There are, however, some inherent uncertainties in this study that can be addressed in the future. Notably, the impacts of the canopy parameterizations are dampened by the relatively coarse thickness of the first model layer (∼ 40 m) in the CMAQ configuration employed (Sect. 2.3), which is consistently larger (significantly in some cases) than forest canopy heights across the US (Fig. 1). This dilutes the in-canopy photolysis and diffusivity effects when integrated to obtain a “best value” within the first layer of the meteorological model layer structure currently resolved by our CMAQ implementation.

In addition, the current implementation does not explicitly represent the enhancement in vertical mixing near the canopy top due to shear-driven eddies, which are often observed in the roughness sublayer. Based on typical values of vorticity thickness and mixing length scales near the canopy top (Harman and Finnigan, 2007), we estimate that neglecting this enhanced mixing could lead to an underestimation of vertical diffusivity K_canvalue in the first model layer (∼ 0–40 m above surface) by approximately +2.5 % to +5 % under unstable conditions (late morning to afternoon), and by +10 % to +20 % under stable conditions (evening and early morning). This could partially affect simulated O₃ profiles by modulating the vertical exchange between canopy and above-canopy air. Additional details on this uncertainty estimate are provided in the Supplement (Fig. S4). In the future, the use of the multi-sublayer method (Makar et al., 2017) to improve vertical resolution could better reflect the details of the vertical structure of the canopy and further improve predictions of O₃ in CMAQ.

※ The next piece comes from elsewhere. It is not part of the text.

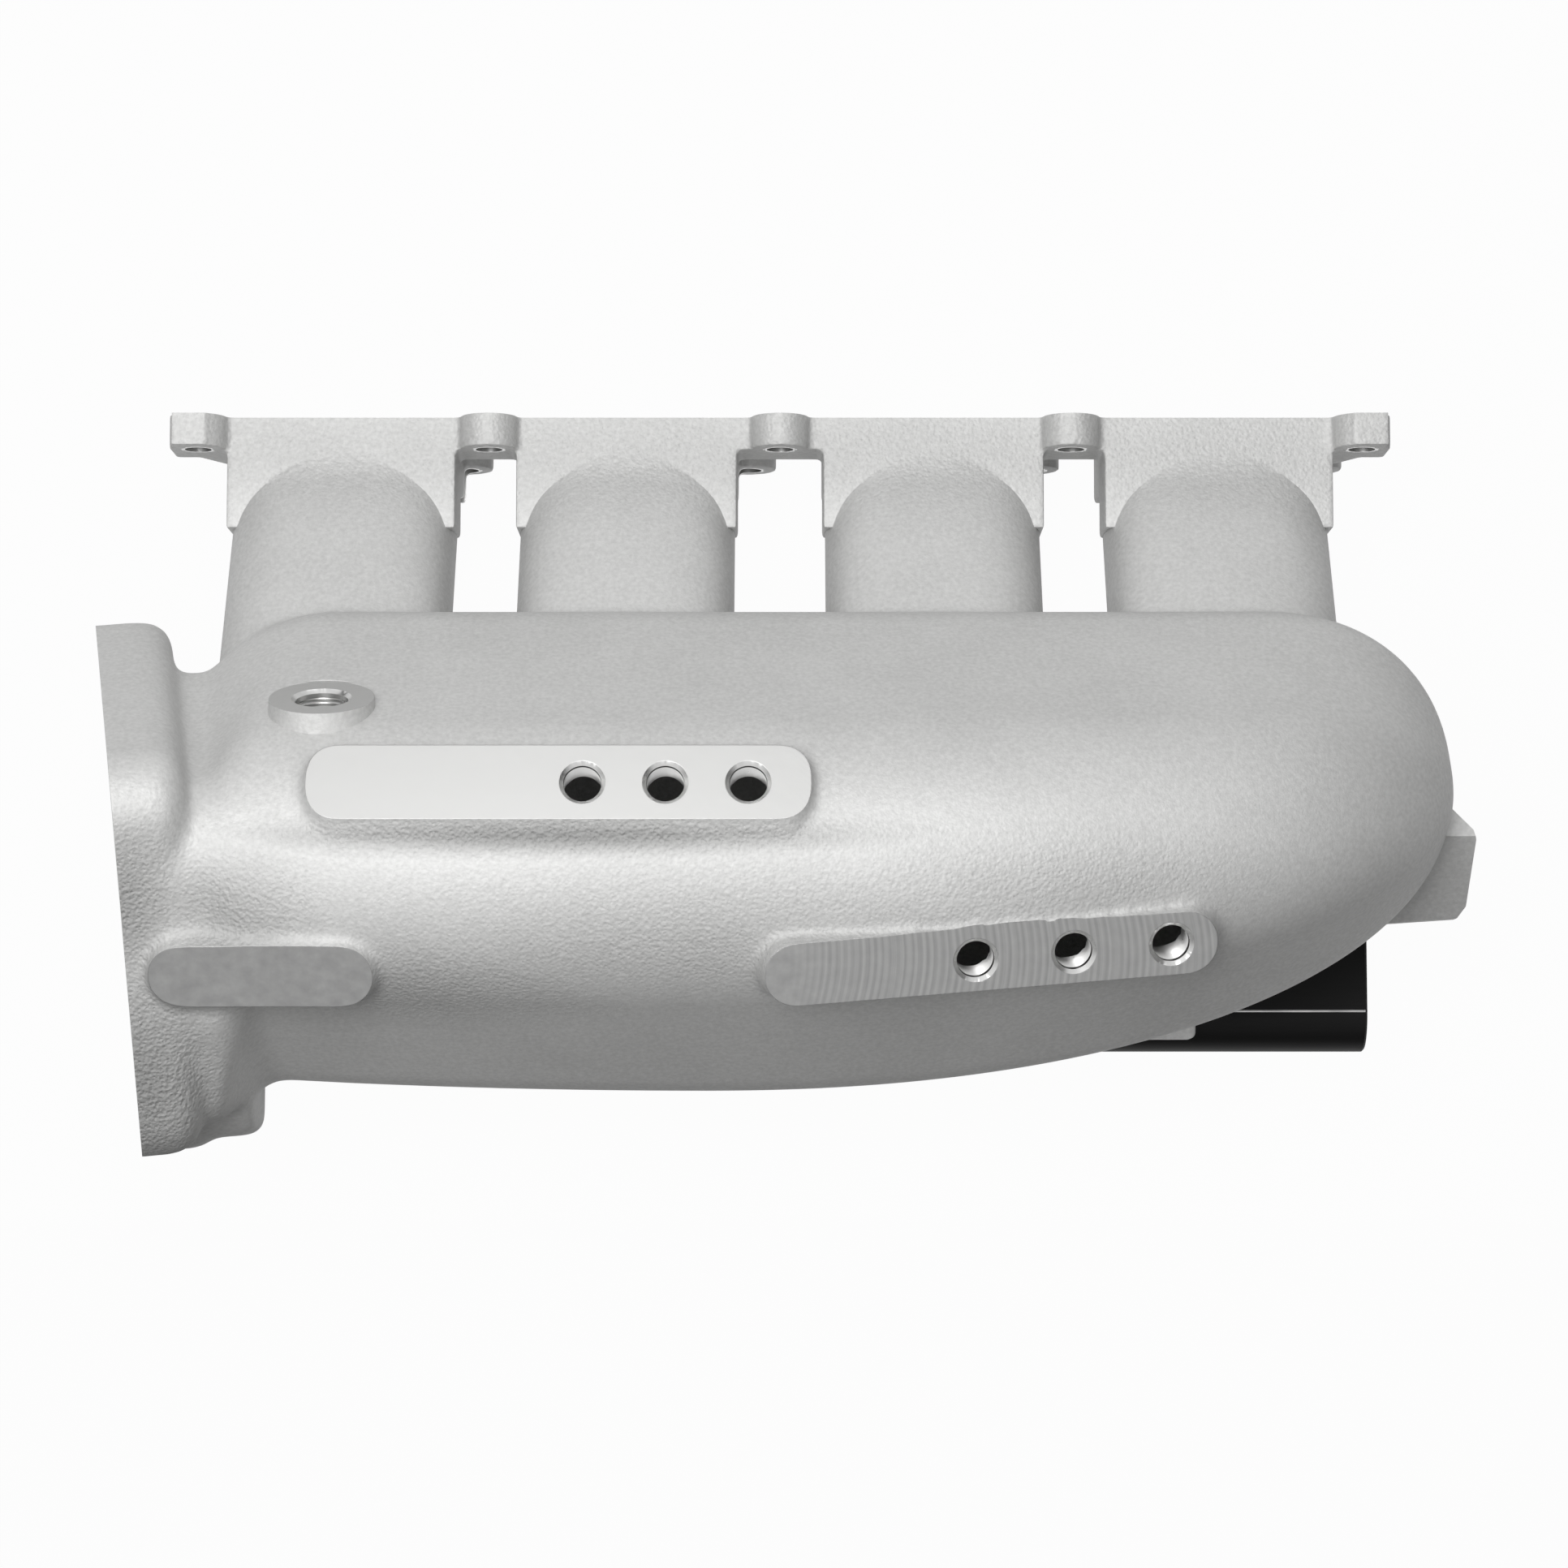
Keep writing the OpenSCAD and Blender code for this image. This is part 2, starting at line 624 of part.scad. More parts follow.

Nevertheless, the implementation here shows that relatively simple sub-canopy parameterizations for canopy shading and turbulence lead to improvements in CMAQ's O₃ performance, underscoring the importance of including these processes and supporting canopy data in CTMs to improve predictions of regional ozone chemistry. Further quantifying the effects of these sub-canopy parameterizations and using the robust CMAQ-PA results both quantifies and advances our understanding of the critical dynamical, physical, and chemical processes imparted by dense forest canopies, and emphasizes the need for their continued development in CTMs for both operational and community research applications. Overall, the inclusion of sub-canopy effects and their complex interactions challenge our fundamental understanding of the atmospheric state, in which the current suite of CTM and numerical weather prediction (NWP) models do not account for such interactions and rely on similarity theory and purely “big-leaf” approaches to describe the effects of dense forest canopies on such processes. As noted in Makar et al. (2017), impacts of forest shading and turbulence have similar or greater influence on near-surface ozone levels compared to climate change and current emissions policy scenarios. Thus, our work here further supports and demonstrates the importance of inclusion of such processes (even as relatively simple parameterizations) for the future of CTM, NWP, climate, and host of related Earth system models used to study the coupled atmosphere-biosphere interactions important for a myriad of applications.